The title of this article is misleading. The proposal is to charge by distance, since electric cars mean gas taxes don’t work anymore. That is the problem they are looking to solve.

It would be helpful if those who are opposed to this solution propose their own which addresses this specific problem.

I can think of a couple others, neither of which are great:

1. All freeways become toll roads. 2. Increase the gas tax even more, basically explicitly subsidizing electric vehicles.

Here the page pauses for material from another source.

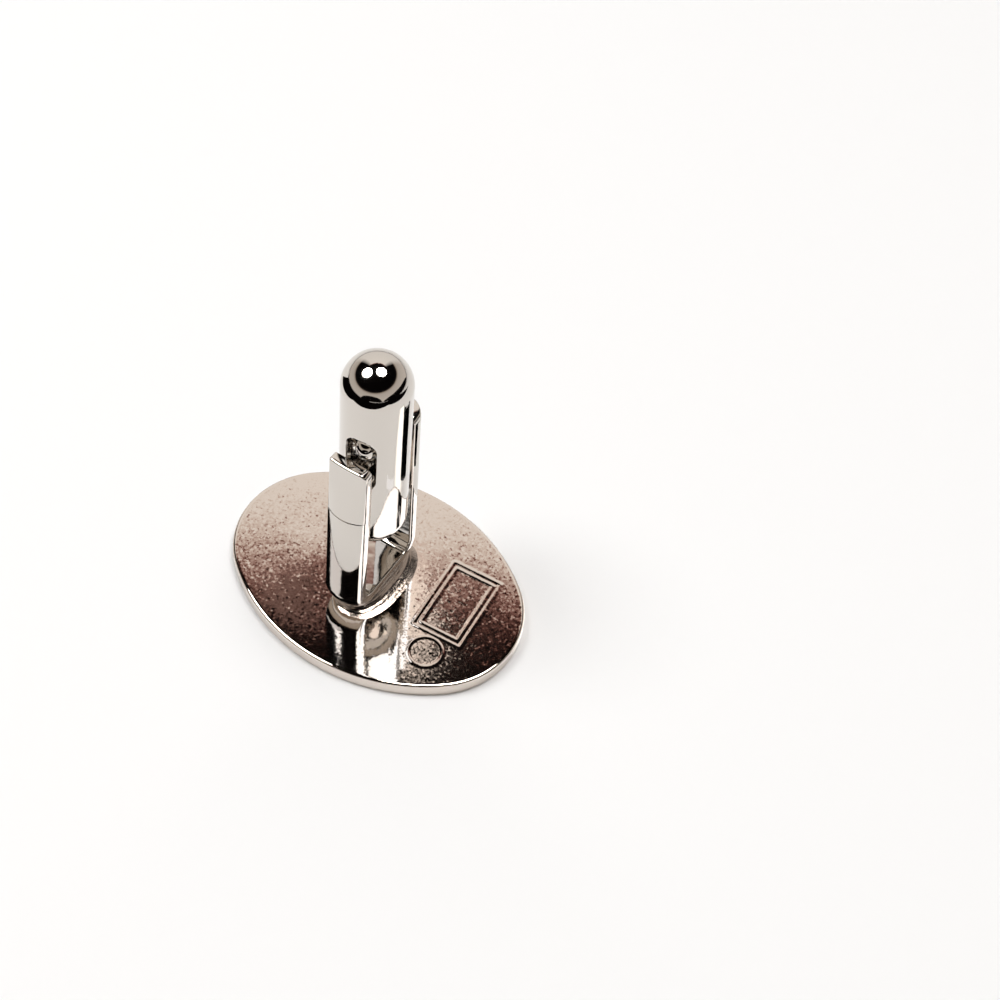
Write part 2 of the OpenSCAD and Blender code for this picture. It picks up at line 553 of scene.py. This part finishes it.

lazerlightning 3 hours ago

If this is real, they could just get mileage data when you get MOT every year. Tbh they may already have it.

comrade1234 3 hours ago

Monitoring mileage will open up whole new areas of business, from remote monitoring devices on the car's computer with network connectivity to human/manual car inspection. If this goes through it could be a good opportunity for some high-tech businesses. The iot angle would be interesting.

  • marklubi 3 hours ago

    They already have a monitoring system... TPMS. Four distinct IDs for every vehicle passing a location makes for a good fingerprint (they've been using this for years to estimate traffic levels)

    Add in something like Flock license plate reading and you now know which vehicle it was.